What is the importance of the Church to organizing for social justice?

Well, I think spirituality can temper people and remind them of their humanity. A lot of social justice movements can get extreme. Even though they have a just cause, they become violent and cause suffering to others. The church tends to make you think about how you can make things better for yourself rather than pushing you towards taking away from others. I think that’s true of the civil rights movement in the South.

In the mountains, in real rural areas, the church could be a liberated zone where people could organize.

And the church can really give you courage to engage in social change and sustain you through hard times. During the Pittston strike in Virginia, I went with a group of Episcopal clergy and got arrested on the picket line. At a certain point during the strike, there were mass arrests and they were running out of local people to get arrested, so people would come in from outside the community to help out. So here came all these Episcopal clergy with their robes on getting arrested. It gave the miners the feeling that they might be going up against the multinational corporation, but at least they had God. I remember the miners going up to the security people, and joking like, “Don’t mess with God.”

Mountain people have dealt with exploitation and environmental devastation for the past hundred years. What do you think it is that keeps them so strongly rooted against the devastation of the coal industry?

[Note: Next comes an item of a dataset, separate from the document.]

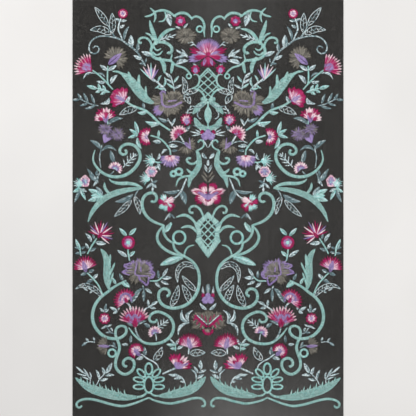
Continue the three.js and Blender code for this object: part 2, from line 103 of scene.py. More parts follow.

Mountain people have a really strong sense of family and a connection to the land, although that is less strong these days. I think the experience of going outside of the region and being made to feel uncomfortable reinforces that this is a place to come home to. It’s just really comfortable — people take you for what you are. It doesn’t matter what kind of clothes you wear or what kind of car you drive. People are more accepting of eccentricity here.